▶ **WHAT IS NEEDED**: Please copy the lines below exactly, from the first one through the line showing "NECK_RADIUS + RUNNING_FIT, thick)".

▶ **RECORDED DATA**:
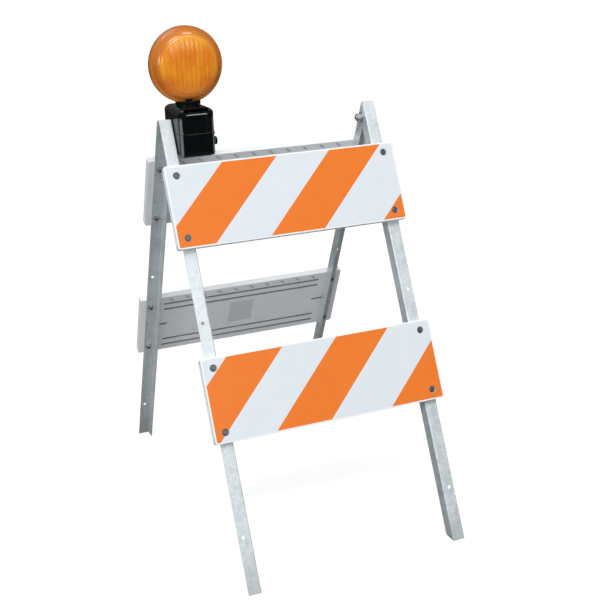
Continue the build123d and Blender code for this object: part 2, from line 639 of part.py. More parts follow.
def swivel_collar():
    """The neck that turns in the case's top, cupped at its upper end to hold the lens."""
    base = WASHER_TOP + GAP
    collar = Pos(0, 0, base) * Cylinder(COLLAR_RADIUS, COLLAR_TOP - base, align=CENTRED_DOWN)
    collar = chamfer(collar.edges().filter_by(GeomType.CIRCLE), 1.0)
    play = 0.15
    wall = (DOME_FOOT[0] + play, DOME_FOOT[1] + play)
    edge = LENS_RADIUS + play
    shoulder = (DOME_SHOULDER[0] + 1, DOME_SHOULDER[1] + 1.5)
    outline = [(0, DOME_TOP + 1), shoulder, wall, (edge, RIM_HEIGHT), (edge, 0), (0, 0)]
    seat = revolve(make_face(Polyline(*outline, close=True)), Axis.Y)
    collar -= Pos(0, 0, LENS_Z) * (seat + mirror(seat, about=Plane.XZ))
    collar += tube((0, 0, base), (0, 0, 1), LENS_SOCKET - play, POST_RADIUS, LENS_Z - LENS_RADIUS + 10 - base)
    collar -= rod((0, 0, base), (0, 0, 1), POST_RADIUS, COLLAR_TOP)
    neck = tube((0, 0, base), (0, 0, -1), NECK_RADIUS, NECK_BORE, base - CASE_TOP + 8)
    thick = RETAINER[1] + 0.1
    under = CASE_TOP - CASE_WALL - GAP
    neck -= tube((0, 0, under), (0, 0, -1), NECK_RADIUS + 1, RETAINER_GROOVE, thick)
    return collar + neck


def swivel_retainer():
    """The split ring under the case's top that keeps the neck from lifting out."""
    radius, thick = RETAINER
    top = CASE_TOP - CASE_WALL - GAP
    ring = tube((0, 0, top), (0, 0, -1), radius, RETAINER_GROOVE + 0.05, thick)
    return ring - Pos(radius, 0, top - thick / 2) * Box(radius, 6, 2 * thick)


def swivel_washer():
    thick = WASHER_TOP - CASE_TOP
    return tube((0, 0, CASE_TOP), (0, 0, 1), SWIVEL_WASHER_RADIUS, NECK_RADIUS + RUNNING_FIT, thick)


def led_post():
    """The tube that carries the light source up to the middle of the lens."""
    base = WASHER_TOP + GAP
    post = tube((0, 0, base), (0, 0, 1), POST_RADIUS - 0.05, POST_BORE, POST_TOP - base)
    slot = Pos(0, 0, POST_TOP) * Box(3 * POST_RADIUS, 1.8, 8)
    return post - slot


def led_board():
    board = extrude(Plane.XZ * RectangleRounded(LED_BOARD, LED_BOARD, 4), 0.8, both=True)
    board = Pos(0, 0, LENS_Z) * board
    tongue = block((-8, 8), (-0.8, 0.8), (POST_TOP - 3.5, LENS_Z - LED_BOARD / 2 + 1))
    return board + (tongue - rod((0, 0, POST_TOP - 5), (0, 0, 1), 3, 3.5))


def leds():
    """Round-topped diodes in a square grid on both faces of the board."""
    lamps = []
    for side in (-1, 1):
        for i in (-1, 0, 1):
            for j in (-1, 0, 1):
                x, z = i * LED_PITCH, LENS_Z + j * LED_PITCH
                body = rod((x, side * 0.8, z), (0, side, 0), LED_RADIUS, 6)
                dome = Pos(x, side * 6.8, z) * Sphere(LED_RADIUS)
                flange = rod((x, side * 0.8, z), (0, side, 0), LED_RADIUS + 0.4, 1)
                lamps.append(body + dome + flange)
    return group(lamps)


def photocell():
    return rod((0, -0.8, LENS_Z + LED_BOARD / 2 - 3.5), (0, -1, 0), 2.4, 2)


def head_leads():
    """Two wires from the light source down the post to the plug over the circuit board."""
    top = POST_TOP - 5
    bottom = PLUG_BOTTOM + 8
    return group([rod((x, 0, bottom), (0, 0, 1), WIRE_RADIUS, top - bottom) for x in (-1.8, 1.8)])


def lead_plug():
    return Pos(0, 0, PLUG_BOTTOM) * Box(9, 5, 8, align=CENTRED_DOWN)


def lamp_parts():
    """Every piece of the lamp, by name, around the bolt's axis."""
    jackets, nubs = cells()
    strips, springs = contacts()
    switch, slider = slide_switch()
    sleeve = tube((-CASE_WIDTH / 2, 0, 0), (1, 0, 0), SLEEVE_RADIUS, PIVOT_RADIUS + RUNNING_FIT, CASE_WIDTH)
    return {
        "battery_tub": battery_tub(),
        "case_cover": case_cover(),
        "case_gasket": case_gasket(),
        "case_screws": case_screws(),
        "lock_screw": lock_screw(),
        "bolt_sleeve": sleeve,
        "batteries": jackets,
        "battery_terminals": nubs,
        "contact_strips": strips,
        "contact_springs": springs,
        "cell_holder": cell_holder(),
        "board_posts": board_posts(),
        "circuit_board": circuit_board(),
        "board_components": board_components(),
        "switch_housing": switch,
        "switch_slider": slider,
        "swivel_washer": swivel_washer(),
        "swivel_collar": swivel_collar(),
        "swivel_retainer": swivel_retainer(),
        "front_lens": lens_half(-1),
        "rear_lens": lens_half(1),
        "lens_gasket": lens_gasket(),
        "lens_screws": lens_screws(),
        "led_post": led_post(),
        "led_board": led_board(),
        "leds": leds(),
        "photocell": photocell(),
        "head_leads": head_leads(),
        "lead_plug": lead_plug(),
    }


# --- everything in its place, one file for each piece ----------------------------------------------
def main():
    os.makedirs("parts", exist_ok=True)
    parts = {}
    turned = {"left_leg": "right_leg", "right_leg": "left_leg"}
    for name, part in frame_parts().items():
        front = standing(part)
        parts[f"front_{name}"] = front
        parts[f"rear_{turned.get(name, name)}"] = Rot(0, 0, 180) * front
    parts.update(pivot_hardware())
    for name, part in lamp_parts().items():
        parts[name] = Pos(LAMP_X, 0, PIVOT_HEIGHT) * part
    for name, part in parts.items():
        export_step(part, f"parts/{name}.step")


main()
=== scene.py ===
"""A folding A-frame barricade with a two-way lamp: its finishes, fine pieces, light and camera."""

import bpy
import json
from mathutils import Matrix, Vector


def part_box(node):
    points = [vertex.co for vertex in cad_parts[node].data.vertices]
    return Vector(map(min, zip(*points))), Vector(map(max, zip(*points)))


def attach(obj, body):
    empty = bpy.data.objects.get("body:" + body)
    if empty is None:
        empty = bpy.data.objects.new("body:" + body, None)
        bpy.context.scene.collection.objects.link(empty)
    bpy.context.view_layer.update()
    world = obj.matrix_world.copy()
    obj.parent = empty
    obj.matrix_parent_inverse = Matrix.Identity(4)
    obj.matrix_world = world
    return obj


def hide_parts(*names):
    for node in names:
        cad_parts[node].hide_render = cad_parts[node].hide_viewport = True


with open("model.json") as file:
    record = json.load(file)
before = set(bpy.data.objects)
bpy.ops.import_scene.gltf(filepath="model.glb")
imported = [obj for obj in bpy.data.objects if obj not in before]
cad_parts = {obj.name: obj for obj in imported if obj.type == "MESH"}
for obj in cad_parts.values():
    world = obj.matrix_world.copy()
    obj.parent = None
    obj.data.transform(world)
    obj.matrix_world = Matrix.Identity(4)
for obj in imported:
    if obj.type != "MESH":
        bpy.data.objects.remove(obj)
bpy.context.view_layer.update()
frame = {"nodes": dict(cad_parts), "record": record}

import json
from math import cos, pi, radians, sin

import bpy
from mathutils import Matrix, Vector
import numpy as np

MM = 0.001
LEAN = radians(25)  # each frame's lean from upright
BOARD_THICK = 19 * MM
BOARD_HALF_HEIGHT = 98 * MM  # to just inside a board's rounded edges
BOARD_HALF_LENGTH = 299 * MM
GROOVE_BOTTOM = 15 * MM  # from the back, just past the grooves and short of the front skin
TACKS_UP = 80 * MM  # from a board's middle to the lower ends of its tack marks
CORNER_HIGHLIGHT = (101.4 * MM, 102.8 * MM)  # across plus deep, from where an upright corner gets its painted highlight
CASE_HALF_WIDTH = 44.2 * MM
FLAT_FACE = 65.8 * MM  # from the case's middle to just behind the faces of its raised flats


# --- shader wiring -----------------------------------------------------------------------------
class Wire:
    """One output socket of a material, with arithmetic that adds Math nodes."""

    def __init__(self, tree, socket):
        self.tree = tree
        self.socket = socket

    def node(self, kind, settings=None, sockets=None, out=0):
        """Adds a node: its settings first, then a value or a wire for each of its sockets."""
        new = self.tree.nodes.new("ShaderNode" + kind)
        for key, value in (settings or {}).items():
            setattr(new, key, value)
        for key, value in (sockets or {}).items():
            if isinstance(value, Wire):
                self.tree.links.new(value.socket, new.inputs[key])
            else:
                new.inputs[key].default_value = value
        return Wire(self.tree, new.outputs[out])

    def maths(self, operation, *values, clamp=False):
        return self.node("Math", {"operation": operation, "use_clamp": clamp}, dict(enumerate(values)))

    def __add__(self, other):
        return self.maths("ADD", self, other)

    def __sub__(self, other):
        return self.maths("SUBTRACT", self, other)

    def __rsub__(self, other):
        return self.maths("SUBTRACT", other, self)

    def __mul__(self, other):
        return self.maths("MULTIPLY", self, other)

    def __pow__(self, other):
        return self.maths("POWER", self, other)

    __radd__ = __add__
    __rmul__ = __mul__


def step(value, low, high):
    """0 below low, 1 above high, smooth between."""
    settings = {"interpolation_type": "SMOOTHSTEP"}
    return value.node("MapRange", settings, {0: value, 1: low, 2: high})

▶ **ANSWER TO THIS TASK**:
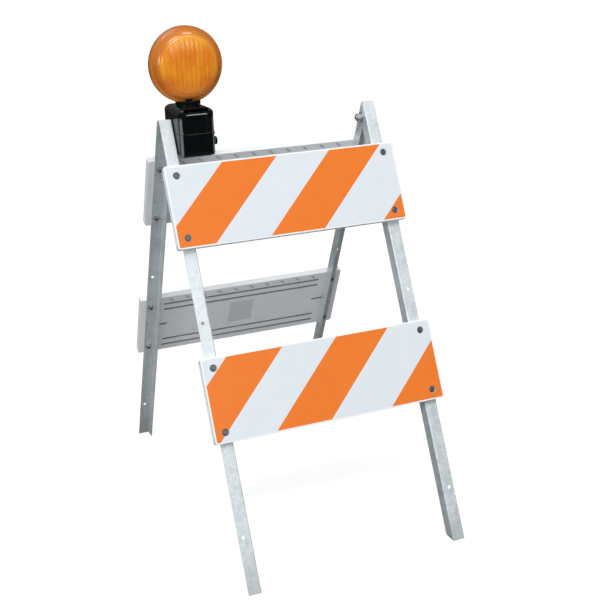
Continue the build123d and Blender code for this object: part 2, from line 639 of part.py. More parts follow.
def swivel_collar():
    """The neck that turns in the case's top, cupped at its upper end to hold the lens."""
    base = WASHER_TOP + GAP
    collar = Pos(0, 0, base) * Cylinder(COLLAR_RADIUS, COLLAR_TOP - base, align=CENTRED_DOWN)
    collar = chamfer(collar.edges().filter_by(GeomType.CIRCLE), 1.0)
    play = 0.15
    wall = (DOME_FOOT[0] + play, DOME_FOOT[1] + play)
    edge = LENS_RADIUS + play
    shoulder = (DOME_SHOULDER[0] + 1, DOME_SHOULDER[1] + 1.5)
    outline = [(0, DOME_TOP + 1), shoulder, wall, (edge, RIM_HEIGHT), (edge, 0), (0, 0)]
    seat = revolve(make_face(Polyline(*outline, close=True)), Axis.Y)
    collar -= Pos(0, 0, LENS_Z) * (seat + mirror(seat, about=Plane.XZ))
    collar += tube((0, 0, base), (0, 0, 1), LENS_SOCKET - play, POST_RADIUS, LENS_Z - LENS_RADIUS + 10 - base)
    collar -= rod((0, 0, base), (0, 0, 1), POST_RADIUS, COLLAR_TOP)
    neck = tube((0, 0, base), (0, 0, -1), NECK_RADIUS, NECK_BORE, base - CASE_TOP + 8)
    thick = RETAINER[1] + 0.1
    under = CASE_TOP - CASE_WALL - GAP
    neck -= tube((0, 0, under), (0, 0, -1), NECK_RADIUS + 1, RETAINER_GROOVE, thick)
    return collar + neck


def swivel_retainer():
    """The split ring under the case's top that keeps the neck from lifting out."""
    radius, thick = RETAINER
    top = CASE_TOP - CASE_WALL - GAP
    ring = tube((0, 0, top), (0, 0, -1), radius, RETAINER_GROOVE + 0.05, thick)
    return ring - Pos(radius, 0, top - thick / 2) * Box(radius, 6, 2 * thick)


def swivel_washer():
    thick = WASHER_TOP - CASE_TOP
    return tube((0, 0, CASE_TOP), (0, 0, 1), SWIVEL_WASHER_RADIUS, NECK_RADIUS + RUNNING_FIT, thick)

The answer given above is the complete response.